EXTRACTED DATA:

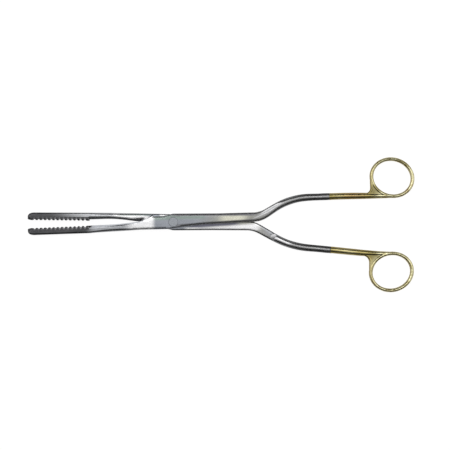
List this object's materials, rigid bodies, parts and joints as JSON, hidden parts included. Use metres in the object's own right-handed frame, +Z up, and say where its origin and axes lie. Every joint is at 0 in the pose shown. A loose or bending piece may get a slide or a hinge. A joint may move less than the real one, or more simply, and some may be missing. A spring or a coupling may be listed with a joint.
{
  "type": "obstetric forceps",
  "caption": "Long ring-handled steel forceps with a screwed lap joint, toothed straight jaws and gold plated finger rings, lying flat and slightly open.",
  "frame": {"origin": "where the pivot axis meets the plane that the instrument lies on", "axes": "+X runs from the jaws to the finger rings, +Y to the front half's handle, +Z up out of the resting plane, along the pivot"},
  "size_m": [0.2795, 0.0976, 0.0076],
  "materials": {
    "forged_steel": "polished stainless steel",
    "jaw_insert": "dark satin hard metal",
    "gold_plate": "polished gold plating",
    "screw_steel": "satin stainless steel"
  },
  "bodies": {
    "rear_half": {"rear_arm": "forged_steel", "rear_jaw_insert": "jaw_insert", "rear_ring_handle": "gold_plate", "pivot_screw": "screw_steel"},
    "front_half": {"front_arm": "forged_steel", "front_jaw_insert": "jaw_insert", "front_ring_handle": "gold_plate"}
  },
  "joints": [
    {"name": "pivot", "type": "hinge", "parent": "rear_half", "child": "front_half", "pos_m": [0, 0, 0.0038], "axis": [0, 0, 1], "range_deg": [-3.2, 25]}
  ]
}
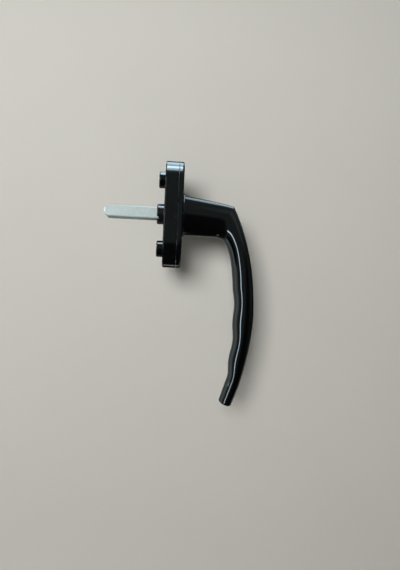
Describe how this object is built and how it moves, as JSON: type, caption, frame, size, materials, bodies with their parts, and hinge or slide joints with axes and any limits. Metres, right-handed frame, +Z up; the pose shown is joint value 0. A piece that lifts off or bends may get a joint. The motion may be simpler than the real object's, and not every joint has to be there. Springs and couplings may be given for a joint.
{
  "type": "tilt turn handle",
  "caption": "Cranked window handle with finger ridges on an oblong two-lug rosette, with a turning cover and a square spindle.",
  "frame": {"origin": "centre of the rosette's mounting face, on the spindle's axis", "axes": "+X out of the sash into the room along the spindle's axis, +Z up along the rosette, the grip hangs towards -Z in the closed position"},
  "size_m": [0.0933, 0.03, 0.1472],
  "materials": {
    "rosette_black": "gloss black moulding",
    "collar_black": "satin black moulding",
    "lever_black": "gloss black paint on an aluminium casting",
    "zinc": "bright zinc plating",
    "spring_steel": "rolled spring steel",
    "cam_steel": "sintered steel",
    "acetal": "natural acetal"
  },
  "bodies": {
    "rosette": {"base_body": "rosette_black", "centring_collar": "collar_black", "bearing_bush": "acetal", "thrust_washer": "spring_steel", "spring_carrier": "acetal", "detent_spring_left": "spring_steel", "detent_spring_right": "spring_steel", "cover_snap_ring": "spring_steel"},
    "cover": {"cover_plate": "rosette_black"},
    "lever": {"lever": "lever_black", "neck_ring": "collar_black", "spindle": "zinc", "spindle_pin": "spring_steel", "detent_cam": "cam_steel", "retaining_washer": "zinc", "disc_spring": "spring_steel", "retaining_ring": "spring_steel"}
  },
  "joints": [
    {"name": "lever_turn", "type": "hinge", "parent": "rosette", "child": "lever", "pos_m": [0, 0, 0], "axis": [1, 0, 0], "range_deg": [0, 180], "deforming": ["detent_spring_left", "detent_spring_right"]},
    {"name": "cover_turn", "type": "hinge", "parent": "rosette", "child": "cover", "pos_m": [0, 0, 0], "axis": [1, 0, 0], "range_deg": [-90, 90]}
  ]
}
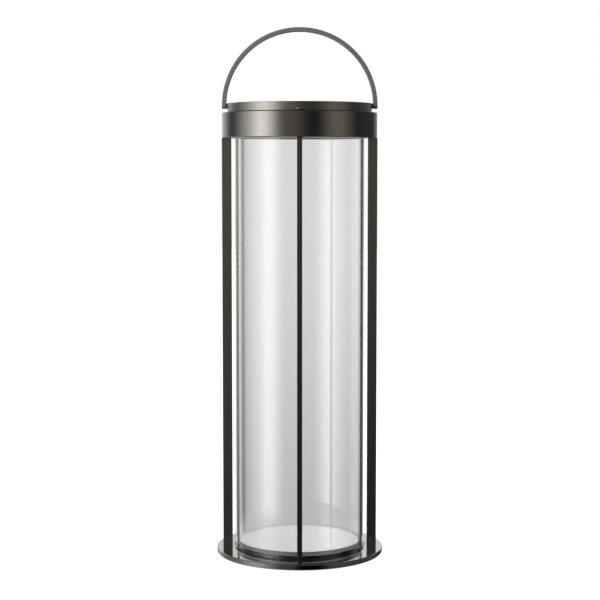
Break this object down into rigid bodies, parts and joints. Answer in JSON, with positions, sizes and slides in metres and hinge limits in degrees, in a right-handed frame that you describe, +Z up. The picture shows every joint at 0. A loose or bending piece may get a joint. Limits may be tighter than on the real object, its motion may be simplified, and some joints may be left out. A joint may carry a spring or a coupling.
{
  "type": "candle lantern",
  "caption": "Tall floor lantern: round base, upright bars, top band with collar and folding bail, and a clear glass tube round a glass-topped candle platform.",
  "frame": {"origin": "on the standing surface under the centre of the round base", "axes": "+Z up along the glass tube; -Y is the front; the handle's pivots lie on the X axis direction, left and right"},
  "size_m": [0.1824, 0.1824, 0.5745],
  "materials": {
    "gunmetal": "dark bronze-grey plated steel, satin",
    "tube_glass": "clear drawn tube, polished",
    "plate_glass": "clear float glass, ground and polished edge, pale green in the edge",
    "seal_silicone": "translucent grey silicone, smooth",
    "foot_rubber": "black rubber, matt",
    "dark_screws": "blackened steel, slightly glossy",
    "washer_nylon": "black nylon, matt"
  },
  "bodies": {
    "frame": {"base_plate": "gunmetal", "candle_platform": "gunmetal", "foot_seal": "seal_silicone", "top_band": "gunmetal", "collar": "gunmetal", "guide_seal": "seal_silicone", "plate_pad_1": "seal_silicone", "platform_screw_1": "dark_screws", "plate_pad_2": "seal_silicone", "platform_screw_2": "dark_screws", "plate_pad_3": "seal_silicone", "platform_screw_3": "dark_screws", "post_right": "gunmetal", "post_foot_screw_right": "dark_screws", "post_head_screw_right": "dark_screws", "post_back": "gunmetal", "post_foot_screw_back": "dark_screws", "post_head_screw_back": "dark_screws", "post_left": "gunmetal", "post_foot_screw_left": "dark_screws", "post_head_screw_left": "dark_screws", "post_front": "gunmetal", "post_foot_screw_front": "dark_screws", "post_head_screw_front": "dark_screws", "collar_screw_1": "dark_screws", "foot_1": "foot_rubber", "collar_screw_2": "dark_screws", "foot_2": "foot_rubber", "collar_screw_3": "dark_screws", "foot_3": "foot_rubber", "collar_screw_4": "dark_screws", "foot_4": "foot_rubber", "pivot_washer_left": "washer_nylon", "pivot_washer_right": "washer_nylon", "rest_stud_front": "gunmetal", "rest_stud_back": "gunmetal"},
    "handle": {"handle": "gunmetal", "pivot_screw_left": "dark_screws", "pivot_screw_right": "dark_screws"},
    "glass_tube": {"glass_cylinder": "tube_glass"},
    "candle_plate": {"glass_plate": "plate_glass"}
  },
  "joints": [
    {"name": "handle_fold", "type": "hinge", "parent": "frame", "child": "handle", "pos_m": [0, 0, 0.4902], "axis": [1, 0, 0], "range_deg": [-90, 90]},
    {"name": "glass_lift", "type": "slide", "parent": "frame", "child": "glass_tube", "axis": [0, 0, 1], "range_m": [0, 0.052]},
    {"name": "plate_lift", "type": "slide", "parent": "frame", "child": "candle_plate", "axis": [0, 0, 1], "range_m": [0, 0.5]}
  ]
}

DIRECTION: Your task is to quote all of the data word for word.

TASK RESPONSE:
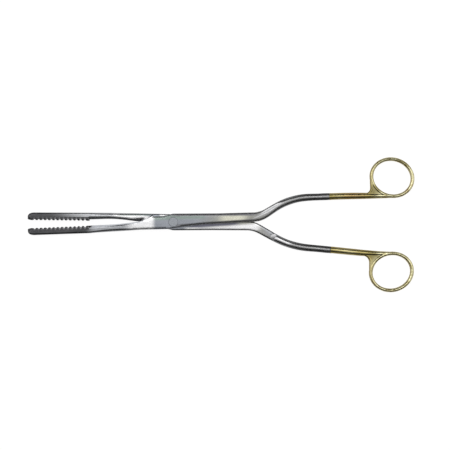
List this object's materials, rigid bodies, parts and joints as JSON, hidden parts included. Use metres in the object's own right-handed frame, +Z up, and say where its origin and axes lie. Every joint is at 0 in the pose shown. A loose or bending piece may get a slide or a hinge. A joint may move less than the real one, or more simply, and some may be missing. A spring or a coupling may be listed with a joint.
{
  "type": "obstetric forceps",
  "caption": "Long ring-handled steel forceps with a screwed lap joint, toothed straight jaws and gold plated finger rings, lying flat and slightly open.",
  "frame": {"origin": "where the pivot axis meets the plane that the instrument lies on", "axes": "+X runs from the jaws to the finger rings, +Y to the front half's handle, +Z up out of the resting plane, along the pivot"},
  "size_m": [0.2795, 0.0976, 0.0076],
  "materials": {
    "forged_steel": "polished stainless steel",
    "jaw_insert": "dark satin hard metal",
    "gold_plate": "polished gold plating",
    "screw_steel": "satin stainless steel"
  },
  "bodies": {
    "rear_half": {"rear_arm": "forged_steel", "rear_jaw_insert": "jaw_insert", "rear_ring_handle": "gold_plate", "pivot_screw": "screw_steel"},
    "front_half": {"front_arm": "forged_steel", "front_jaw_insert": "jaw_insert", "front_ring_handle": "gold_plate"}
  },
  "joints": [
    {"name": "pivot", "type": "hinge", "parent": "rear_half", "child": "front_half", "pos_m": [0, 0, 0.0038], "axis": [0, 0, 1], "range_deg": [-3.2, 25]}
  ]
}
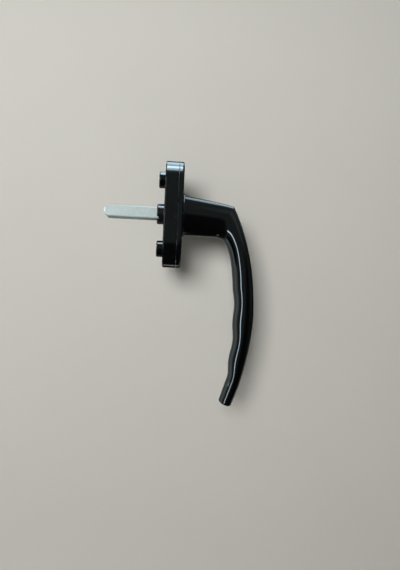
Describe how this object is built and how it moves, as JSON: type, caption, frame, size, materials, bodies with their parts, and hinge or slide joints with axes and any limits. Metres, right-handed frame, +Z up; the pose shown is joint value 0. A piece that lifts off or bends may get a joint. The motion may be simpler than the real object's, and not every joint has to be there. Springs and couplings may be given for a joint.
{
  "type": "tilt turn handle",
  "caption": "Cranked window handle with finger ridges on an oblong two-lug rosette, with a turning cover and a square spindle.",
  "frame": {"origin": "centre of the rosette's mounting face, on the spindle's axis", "axes": "+X out of the sash into the room along the spindle's axis, +Z up along the rosette, the grip hangs towards -Z in the closed position"},
  "size_m": [0.0933, 0.03, 0.1472],
  "materials": {
    "rosette_black": "gloss black moulding",
    "collar_black": "satin black moulding",
    "lever_black": "gloss black paint on an aluminium casting",
    "zinc": "bright zinc plating",
    "spring_steel": "rolled spring steel",
    "cam_steel": "sintered steel",
    "acetal": "natural acetal"
  },
  "bodies": {
    "rosette": {"base_body": "rosette_black", "centring_collar": "collar_black", "bearing_bush": "acetal", "thrust_washer": "spring_steel", "spring_carrier": "acetal", "detent_spring_left": "spring_steel", "detent_spring_right": "spring_steel", "cover_snap_ring": "spring_steel"},
    "cover": {"cover_plate": "rosette_black"},
    "lever": {"lever": "lever_black", "neck_ring": "collar_black", "spindle": "zinc", "spindle_pin": "spring_steel", "detent_cam": "cam_steel", "retaining_washer": "zinc", "disc_spring": "spring_steel", "retaining_ring": "spring_steel"}
  },
  "joints": [
    {"name": "lever_turn", "type": "hinge", "parent": "rosette", "child": "lever", "pos_m": [0, 0, 0], "axis": [1, 0, 0], "range_deg": [0, 180], "deforming": ["detent_spring_left", "detent_spring_right"]},
    {"name": "cover_turn", "type": "hinge", "parent": "rosette", "child": "cover", "pos_m": [0, 0, 0], "axis": [1, 0, 0], "range_deg": [-90, 90]}
  ]
}
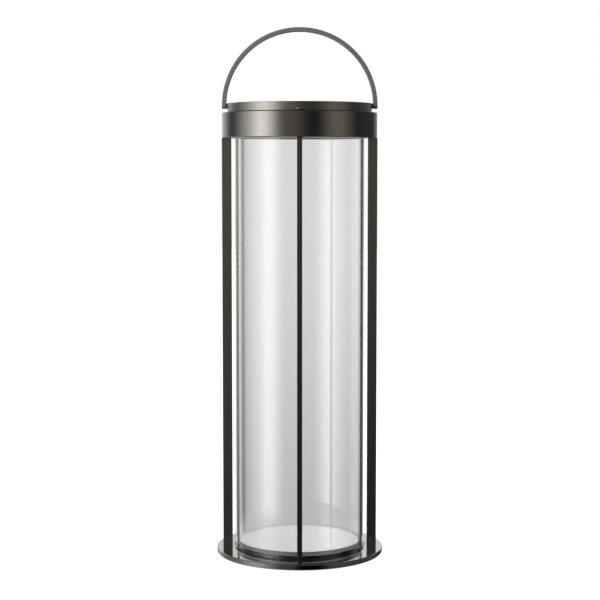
Break this object down into rigid bodies, parts and joints. Answer in JSON, with positions, sizes and slides in metres and hinge limits in degrees, in a right-handed frame that you describe, +Z up. The picture shows every joint at 0. A loose or bending piece may get a joint. Limits may be tighter than on the real object, its motion may be simplified, and some joints may be left out. A joint may carry a spring or a coupling.
{
  "type": "candle lantern",
  "caption": "Tall floor lantern: round base, upright bars, top band with collar and folding bail, and a clear glass tube round a glass-topped candle platform.",
  "frame": {"origin": "on the standing surface under the centre of the round base", "axes": "+Z up along the glass tube; -Y is the front; the handle's pivots lie on the X axis direction, left and right"},
  "size_m": [0.1824, 0.1824, 0.5745],
  "materials": {
    "gunmetal": "dark bronze-grey plated steel, satin",
    "tube_glass": "clear drawn tube, polished",
    "plate_glass": "clear float glass, ground and polished edge, pale green in the edge",
    "seal_silicone": "translucent grey silicone, smooth",
    "foot_rubber": "black rubber, matt",
    "dark_screws": "blackened steel, slightly glossy",
    "washer_nylon": "black nylon, matt"
  },
  "bodies": {
    "frame": {"base_plate": "gunmetal", "candle_platform": "gunmetal", "foot_seal": "seal_silicone", "top_band": "gunmetal", "collar": "gunmetal", "guide_seal": "seal_silicone", "plate_pad_1": "seal_silicone", "platform_screw_1": "dark_screws", "plate_pad_2": "seal_silicone", "platform_screw_2": "dark_screws", "plate_pad_3": "seal_silicone", "platform_screw_3": "dark_screws", "post_right": "gunmetal", "post_foot_screw_right": "dark_screws", "post_head_screw_right": "dark_screws", "post_back": "gunmetal", "post_foot_screw_back": "dark_screws", "post_head_screw_back": "dark_screws", "post_left": "gunmetal", "post_foot_screw_left": "dark_screws", "post_head_screw_left": "dark_screws", "post_front": "gunmetal", "post_foot_screw_front": "dark_screws", "post_head_screw_front": "dark_screws", "collar_screw_1": "dark_screws", "foot_1": "foot_rubber", "collar_screw_2": "dark_screws", "foot_2": "foot_rubber", "collar_screw_3": "dark_screws", "foot_3": "foot_rubber", "collar_screw_4": "dark_screws", "foot_4": "foot_rubber", "pivot_washer_left": "washer_nylon", "pivot_washer_right": "washer_nylon", "rest_stud_front": "gunmetal", "rest_stud_back": "gunmetal"},
    "handle": {"handle": "gunmetal", "pivot_screw_left": "dark_screws", "pivot_screw_right": "dark_screws"},
    "glass_tube": {"glass_cylinder": "tube_glass"},
    "candle_plate": {"glass_plate": "plate_glass"}
  },
  "joints": [
    {"name": "handle_fold", "type": "hinge", "parent": "frame", "child": "handle", "pos_m": [0, 0, 0.4902], "axis": [1, 0, 0], "range_deg": [-90, 90]},
    {"name": "glass_lift", "type": "slide", "parent": "frame", "child": "glass_tube", "axis": [0, 0, 1], "range_m": [0, 0.052]},
    {"name": "plate_lift", "type": "slide", "parent": "frame", "child": "candle_plate", "axis": [0, 0, 1], "range_m": [0, 0.5]}
  ]
}